Reply with one number: the count of lines in the listing that contain the string "update".
** begin COLLECTED DATA **
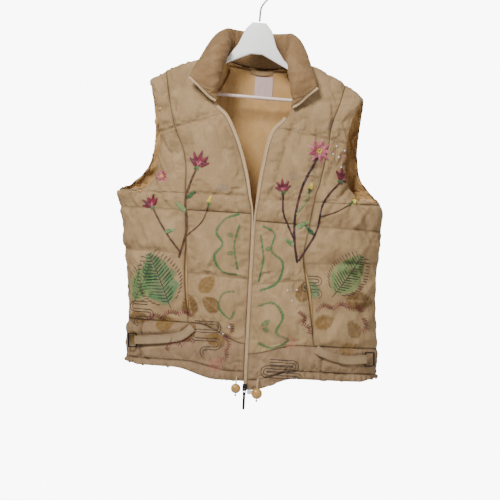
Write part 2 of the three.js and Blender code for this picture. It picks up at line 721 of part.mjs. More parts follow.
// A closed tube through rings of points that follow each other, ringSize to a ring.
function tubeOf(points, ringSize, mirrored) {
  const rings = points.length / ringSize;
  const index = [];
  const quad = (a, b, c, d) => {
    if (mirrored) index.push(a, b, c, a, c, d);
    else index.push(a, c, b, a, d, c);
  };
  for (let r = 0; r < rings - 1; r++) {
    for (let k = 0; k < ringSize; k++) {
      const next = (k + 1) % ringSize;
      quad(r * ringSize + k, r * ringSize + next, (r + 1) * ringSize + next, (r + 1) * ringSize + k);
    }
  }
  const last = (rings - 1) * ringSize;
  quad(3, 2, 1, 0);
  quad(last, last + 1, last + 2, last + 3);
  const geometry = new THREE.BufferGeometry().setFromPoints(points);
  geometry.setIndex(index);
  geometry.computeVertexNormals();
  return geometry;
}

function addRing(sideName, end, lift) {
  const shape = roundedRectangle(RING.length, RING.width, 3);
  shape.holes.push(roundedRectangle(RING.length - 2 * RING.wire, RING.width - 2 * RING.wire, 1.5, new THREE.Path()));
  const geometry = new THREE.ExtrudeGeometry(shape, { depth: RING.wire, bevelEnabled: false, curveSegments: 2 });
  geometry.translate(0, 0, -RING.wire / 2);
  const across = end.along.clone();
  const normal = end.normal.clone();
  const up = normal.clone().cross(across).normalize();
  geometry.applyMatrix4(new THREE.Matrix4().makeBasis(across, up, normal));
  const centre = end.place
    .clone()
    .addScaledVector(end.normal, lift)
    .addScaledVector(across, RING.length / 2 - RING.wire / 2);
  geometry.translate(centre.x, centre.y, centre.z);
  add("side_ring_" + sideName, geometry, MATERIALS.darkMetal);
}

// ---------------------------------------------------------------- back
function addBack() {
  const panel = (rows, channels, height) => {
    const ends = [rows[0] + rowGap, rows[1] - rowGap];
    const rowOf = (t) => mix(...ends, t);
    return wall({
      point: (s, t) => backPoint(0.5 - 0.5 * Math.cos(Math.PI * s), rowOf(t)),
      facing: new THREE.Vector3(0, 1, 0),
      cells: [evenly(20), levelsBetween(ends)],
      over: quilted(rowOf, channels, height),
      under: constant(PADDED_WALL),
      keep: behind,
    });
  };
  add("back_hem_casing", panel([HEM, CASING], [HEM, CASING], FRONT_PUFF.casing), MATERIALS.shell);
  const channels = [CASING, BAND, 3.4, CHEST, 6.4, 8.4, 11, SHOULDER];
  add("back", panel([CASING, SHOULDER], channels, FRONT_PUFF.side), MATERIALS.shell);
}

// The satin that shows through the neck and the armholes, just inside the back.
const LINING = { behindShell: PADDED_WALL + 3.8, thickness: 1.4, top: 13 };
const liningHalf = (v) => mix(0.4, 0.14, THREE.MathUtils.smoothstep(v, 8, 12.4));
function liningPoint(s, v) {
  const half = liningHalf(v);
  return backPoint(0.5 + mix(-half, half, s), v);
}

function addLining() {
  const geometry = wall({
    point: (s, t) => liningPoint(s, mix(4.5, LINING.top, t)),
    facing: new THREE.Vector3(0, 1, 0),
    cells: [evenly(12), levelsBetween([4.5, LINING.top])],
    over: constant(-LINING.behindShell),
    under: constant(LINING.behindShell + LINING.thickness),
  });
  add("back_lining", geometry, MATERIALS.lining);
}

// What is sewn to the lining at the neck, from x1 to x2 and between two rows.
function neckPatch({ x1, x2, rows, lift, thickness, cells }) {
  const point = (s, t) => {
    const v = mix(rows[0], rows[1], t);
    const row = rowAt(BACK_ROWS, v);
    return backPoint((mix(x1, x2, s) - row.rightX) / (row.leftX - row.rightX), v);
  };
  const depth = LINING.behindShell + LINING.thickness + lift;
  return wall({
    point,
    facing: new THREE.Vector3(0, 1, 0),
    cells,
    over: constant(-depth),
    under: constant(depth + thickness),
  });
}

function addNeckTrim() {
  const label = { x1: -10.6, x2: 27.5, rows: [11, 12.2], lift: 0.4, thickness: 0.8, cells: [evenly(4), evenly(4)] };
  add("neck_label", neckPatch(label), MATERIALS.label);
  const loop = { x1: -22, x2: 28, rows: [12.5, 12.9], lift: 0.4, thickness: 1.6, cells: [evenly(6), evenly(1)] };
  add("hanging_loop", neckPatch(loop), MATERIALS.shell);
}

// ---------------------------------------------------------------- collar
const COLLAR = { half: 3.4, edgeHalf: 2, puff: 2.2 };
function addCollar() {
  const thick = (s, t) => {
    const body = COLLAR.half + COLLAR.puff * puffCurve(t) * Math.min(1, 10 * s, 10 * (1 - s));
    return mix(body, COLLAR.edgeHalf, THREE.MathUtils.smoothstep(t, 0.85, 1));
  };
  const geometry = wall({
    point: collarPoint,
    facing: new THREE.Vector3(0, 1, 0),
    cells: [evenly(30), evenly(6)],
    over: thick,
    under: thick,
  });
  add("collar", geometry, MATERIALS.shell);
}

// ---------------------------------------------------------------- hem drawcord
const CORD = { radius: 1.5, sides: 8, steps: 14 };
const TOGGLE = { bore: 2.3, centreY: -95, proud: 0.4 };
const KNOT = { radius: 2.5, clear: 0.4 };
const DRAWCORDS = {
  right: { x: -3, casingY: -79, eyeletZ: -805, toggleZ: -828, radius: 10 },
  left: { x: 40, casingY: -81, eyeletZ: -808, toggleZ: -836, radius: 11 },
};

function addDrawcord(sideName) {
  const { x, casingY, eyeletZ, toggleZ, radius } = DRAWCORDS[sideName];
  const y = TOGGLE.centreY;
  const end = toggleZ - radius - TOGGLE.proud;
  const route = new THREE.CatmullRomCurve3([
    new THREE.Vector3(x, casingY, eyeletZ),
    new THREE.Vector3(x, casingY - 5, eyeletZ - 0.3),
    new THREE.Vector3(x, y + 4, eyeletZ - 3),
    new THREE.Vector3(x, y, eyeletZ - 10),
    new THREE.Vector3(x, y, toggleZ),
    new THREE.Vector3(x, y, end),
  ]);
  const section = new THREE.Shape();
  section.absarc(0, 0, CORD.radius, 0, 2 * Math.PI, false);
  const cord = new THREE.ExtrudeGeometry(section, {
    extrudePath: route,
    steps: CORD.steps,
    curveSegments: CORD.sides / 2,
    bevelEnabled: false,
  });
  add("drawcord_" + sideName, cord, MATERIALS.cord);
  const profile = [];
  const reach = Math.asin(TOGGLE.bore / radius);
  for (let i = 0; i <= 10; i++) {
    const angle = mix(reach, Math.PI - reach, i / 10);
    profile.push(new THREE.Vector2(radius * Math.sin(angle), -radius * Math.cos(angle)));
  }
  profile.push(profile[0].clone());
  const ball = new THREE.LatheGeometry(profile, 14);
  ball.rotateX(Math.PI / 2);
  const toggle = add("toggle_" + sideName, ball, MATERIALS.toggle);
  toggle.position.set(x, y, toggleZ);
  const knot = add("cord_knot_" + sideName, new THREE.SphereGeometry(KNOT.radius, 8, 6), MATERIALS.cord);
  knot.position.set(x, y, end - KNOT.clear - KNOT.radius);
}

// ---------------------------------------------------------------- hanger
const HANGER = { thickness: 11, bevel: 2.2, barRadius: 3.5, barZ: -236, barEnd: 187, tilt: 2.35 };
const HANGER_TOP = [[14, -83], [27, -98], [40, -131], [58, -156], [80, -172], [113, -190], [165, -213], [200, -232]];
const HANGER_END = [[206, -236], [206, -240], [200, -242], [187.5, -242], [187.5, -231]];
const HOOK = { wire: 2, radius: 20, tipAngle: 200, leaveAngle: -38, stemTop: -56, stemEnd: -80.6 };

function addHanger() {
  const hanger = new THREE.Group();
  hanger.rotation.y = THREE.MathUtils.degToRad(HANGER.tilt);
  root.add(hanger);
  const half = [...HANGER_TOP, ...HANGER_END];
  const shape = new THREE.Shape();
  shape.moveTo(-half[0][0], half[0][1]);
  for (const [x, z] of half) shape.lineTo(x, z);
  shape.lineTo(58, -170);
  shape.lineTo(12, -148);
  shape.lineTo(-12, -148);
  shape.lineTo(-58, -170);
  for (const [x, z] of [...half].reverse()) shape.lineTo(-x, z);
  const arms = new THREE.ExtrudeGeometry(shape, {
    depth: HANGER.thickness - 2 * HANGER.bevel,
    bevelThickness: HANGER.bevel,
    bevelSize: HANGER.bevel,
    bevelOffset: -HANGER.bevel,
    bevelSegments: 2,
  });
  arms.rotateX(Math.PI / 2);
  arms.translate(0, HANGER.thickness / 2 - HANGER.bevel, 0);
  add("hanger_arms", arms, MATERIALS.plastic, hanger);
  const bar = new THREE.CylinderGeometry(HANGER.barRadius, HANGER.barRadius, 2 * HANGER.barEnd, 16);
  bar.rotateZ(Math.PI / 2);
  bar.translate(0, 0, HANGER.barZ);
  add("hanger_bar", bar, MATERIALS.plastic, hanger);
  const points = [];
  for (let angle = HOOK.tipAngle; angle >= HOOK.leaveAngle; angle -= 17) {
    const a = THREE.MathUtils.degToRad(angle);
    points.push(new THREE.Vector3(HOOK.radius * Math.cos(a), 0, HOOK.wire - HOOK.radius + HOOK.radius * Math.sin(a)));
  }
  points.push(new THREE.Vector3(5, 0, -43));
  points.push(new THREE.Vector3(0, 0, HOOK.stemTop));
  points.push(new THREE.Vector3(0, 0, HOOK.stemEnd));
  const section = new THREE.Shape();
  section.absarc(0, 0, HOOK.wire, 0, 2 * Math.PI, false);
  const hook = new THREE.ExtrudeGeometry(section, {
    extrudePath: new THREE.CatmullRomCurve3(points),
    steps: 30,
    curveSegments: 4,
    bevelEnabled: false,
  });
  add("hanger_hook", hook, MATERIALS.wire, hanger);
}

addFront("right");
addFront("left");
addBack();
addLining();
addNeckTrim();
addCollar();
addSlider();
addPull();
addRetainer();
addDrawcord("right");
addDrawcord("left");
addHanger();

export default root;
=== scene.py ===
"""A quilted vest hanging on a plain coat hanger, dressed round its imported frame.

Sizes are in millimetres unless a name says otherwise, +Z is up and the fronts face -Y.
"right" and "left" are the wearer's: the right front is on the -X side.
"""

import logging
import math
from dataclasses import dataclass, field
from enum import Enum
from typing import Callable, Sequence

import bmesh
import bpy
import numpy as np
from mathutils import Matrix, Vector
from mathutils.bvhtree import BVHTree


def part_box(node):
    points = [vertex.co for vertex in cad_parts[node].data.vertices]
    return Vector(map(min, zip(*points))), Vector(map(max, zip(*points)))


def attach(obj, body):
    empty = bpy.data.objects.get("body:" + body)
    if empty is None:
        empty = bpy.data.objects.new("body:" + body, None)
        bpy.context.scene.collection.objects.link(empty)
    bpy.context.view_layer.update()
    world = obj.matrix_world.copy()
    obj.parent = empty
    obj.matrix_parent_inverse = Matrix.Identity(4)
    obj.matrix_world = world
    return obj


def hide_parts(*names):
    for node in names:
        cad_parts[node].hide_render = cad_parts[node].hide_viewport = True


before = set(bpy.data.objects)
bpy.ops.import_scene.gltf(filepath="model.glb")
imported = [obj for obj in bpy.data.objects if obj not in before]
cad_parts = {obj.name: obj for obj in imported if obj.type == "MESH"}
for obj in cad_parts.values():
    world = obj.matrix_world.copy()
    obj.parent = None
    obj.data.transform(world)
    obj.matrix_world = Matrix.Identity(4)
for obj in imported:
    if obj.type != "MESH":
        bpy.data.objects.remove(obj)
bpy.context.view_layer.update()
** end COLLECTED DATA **
RESULT OF THE EXERCISE
2